The Beach Volley tournament involving the best Cypriot Volleyballers surrogate partners, members of the Nat. Volleyball Teams and more, so the interest is increased and the fan turnout is any time beyond the most optimistic expectations. In 2005 Cypriot athletes participated for the first time in tournament games Small States of Europe. Due to the increased interest Beach Volley receive high visibility from the media and broadcast live the final phase.

The games are played on weekends from morning until night during July and August to beach volleyball courts that now exist in all towns of Cyprus. During this period there are four (4) beach volleyball tournaments held for men and two (2) for women.

The growth of Cyprus beach volleyball can be shown by organising the Cyprus FIVB Challenger 2006 made the Tourist Beach Geroskipou and crowned with complete success. 67 teams participated from 22 countries with prize money of $ 60 000. Paramount importance for the spread of the sport, but also the promotion of Cyprus was the third edition of the World University Championship held at the City Sports Facilities of Paralimni.

Every year in Yeroskipou a major event held by CEV or FIVB has been made. Meanwhile the women's national team of Cyprus has made a lot of successful showings (gold medal in GSSE, silver medal in the European u21 tournament, 7th place in Mediterranean Games, etc.) while the men's team accepted the gold medal in GSSE, the bronze medal in the CEV Satellite challenger in Yeroskipou in 2010, and the 7th position in the Mediterranean Games. Three consecutive times the Cypriot women Manolina Constantinou and Mariotta Angelopoulou have won the Greek series, which shows that the Cypriot team is one of the best in Panhellenic.
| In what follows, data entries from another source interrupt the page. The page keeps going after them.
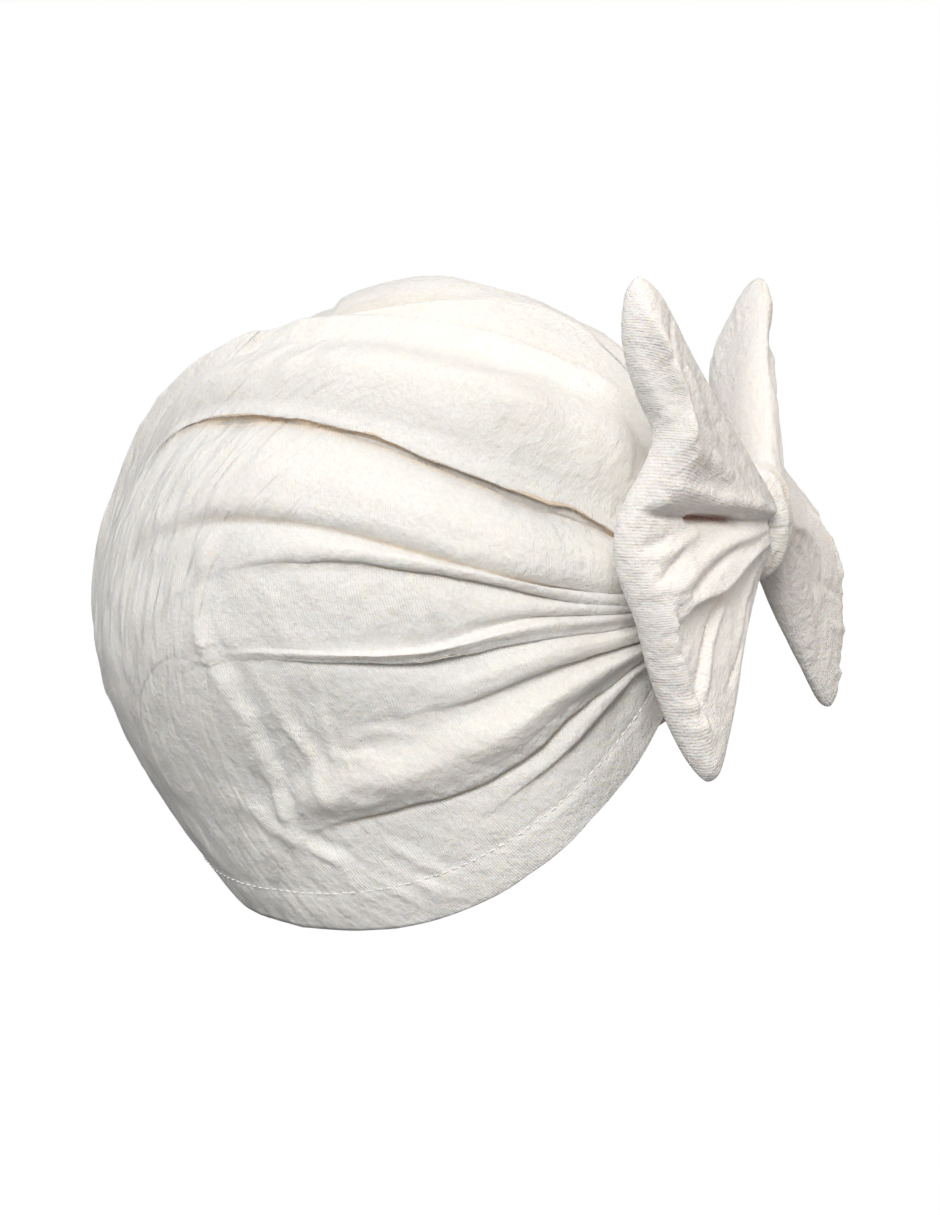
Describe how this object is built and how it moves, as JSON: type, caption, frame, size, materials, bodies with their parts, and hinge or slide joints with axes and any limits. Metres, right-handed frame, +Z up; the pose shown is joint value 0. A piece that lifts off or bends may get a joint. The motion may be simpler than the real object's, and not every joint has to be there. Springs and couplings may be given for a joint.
{
  "type": "turban hat",
  "caption": "Baby's soft turban hat: a pleated cloth crown gathered behind a flared, padded front bow, with a turned hem round the head opening.",
  "frame": {"origin": "centre of the head opening, in the middle of the rim's tilted plane", "axes": "+Z up, -Y toward the front where the bow is, -X the wearer's right"},
  "size_m": [0.1472, 0.1953, 0.1696],
  "materials": {
    "crown_cloth": "matt crinkled jersey",
    "hem_cloth": "matt crinkled jersey",
    "bow_cloth": "matt crinkled jersey",
    "knot_cloth": "matt crinkled jersey"
  },
  "bodies": {
    "root": {"crown": "crown_cloth", "rim_hem": "hem_cloth", "bow_wing_right": "bow_cloth", "bow_wing_left": "bow_cloth", "bow_knot": "knot_cloth"}
  },
  "joints": []
}
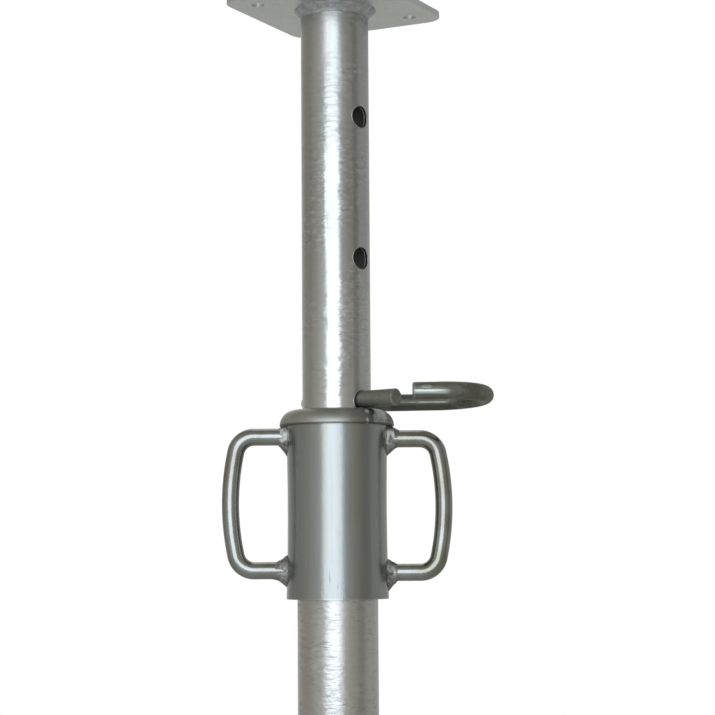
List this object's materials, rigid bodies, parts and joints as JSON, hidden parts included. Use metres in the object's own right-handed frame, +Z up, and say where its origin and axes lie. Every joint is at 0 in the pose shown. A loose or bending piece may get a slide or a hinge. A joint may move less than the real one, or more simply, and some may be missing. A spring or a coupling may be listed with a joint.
{
  "type": "adjustable steel prop",
  "caption": "Telescopic steel support prop with a covered adjusting thread, a bent locking pin, two D handles and square end plates.",
  "frame": {"origin": "centre of the base plate's underside, on the prop's axis", "axes": "+Z up the prop from the base plate to the head plate; the two handles lie along -X (left) and +X (right); -Y is the side that faces the viewer"},
  "size_m": [0.1903, 0.1514, 1.2014],
  "materials": {
    "tube_zinc": "hot-dip galvanised, satin, lightly scuffed",
    "plate_zinc": "hot-dip galvanised, satin",
    "sleeve_zinc": "galvanised, slightly green grey, satin",
    "cap_steel": "zinc plated, dull, slightly brown",
    "handle_zinc": "galvanised round bar, satin",
    "pin_steel": "passivated zinc, olive brown, half gloss",
    "weld_steel": "rough weld bead",
    "thread_steel": "greased rolled thread"
  },
  "bodies": {
    "outer": {"base_plate": "plate_zinc", "base_weld": "weld_steel", "outer_tube": "tube_zinc", "outer_thread": "thread_steel"},
    "cap": {"cap": "cap_steel", "cap_seam_weld": "weld_steel"},
    "sleeve": {"sleeve": "sleeve_zinc", "sleeve_nut": "thread_steel", "nut_thread": "thread_steel", "nut_weld": "weld_steel", "left_handle": "handle_zinc", "right_handle": "handle_zinc", "left_upper_weld": "weld_steel", "left_lower_weld": "weld_steel", "right_upper_weld": "weld_steel", "right_lower_weld": "weld_steel"},
    "inner": {"inner_tube": "tube_zinc", "head_plate": "plate_zinc", "head_weld": "weld_steel"},
    "pin": {"g_pin": "pin_steel"}
  },
  "joints": [
    {"name": "collar_lift", "type": "slide", "parent": "outer", "child": "cap", "axis": [0, 0, 1], "range_m": [0, 0.1]},
    {"name": "sleeve_spin", "type": "hinge", "parent": "cap", "child": "sleeve", "pos_m": [0, 0, 0.84], "axis": [0, 0, 1], "range_deg": [0, 4500]},
    {"name": "inner_tube_slide", "type": "slide", "parent": "cap", "child": "inner", "axis": [0, 0, 1], "range_m": [0, 0.4]},
    {"name": "pin_pull", "type": "slide", "parent": "inner", "child": "pin", "axis": [-0.749, 0.6626, 0], "range_m": [0, 0.036]}
  ],
  "couplings": [
    {"joint": "collar_lift", "follows": "sleeve_spin", "m_per_rad": 0.0012732}
  ]
}
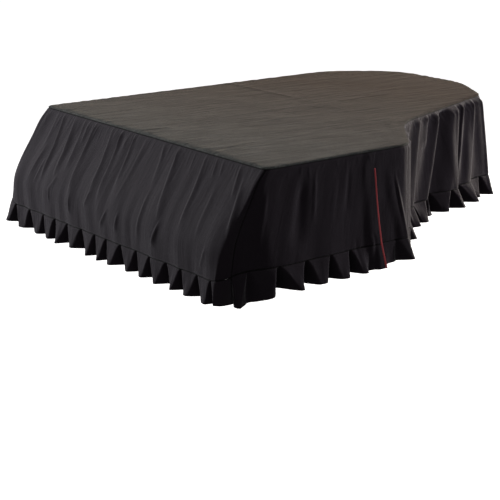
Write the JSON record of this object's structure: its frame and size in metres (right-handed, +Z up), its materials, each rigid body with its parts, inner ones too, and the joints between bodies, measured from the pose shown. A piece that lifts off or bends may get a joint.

From the above, the perceived high activity of the Cyprus Volleyball Federation and the efforts for further progress in our sport. The fact that every year the Cev Challenger is being held in Cyprus with more than 2.000 spectators watching the games shows how high beach volleyball is ranked among Cypriots. It has also been mentioned that in 2015 the CVF is making efforts to organise the World Tour in Paphos.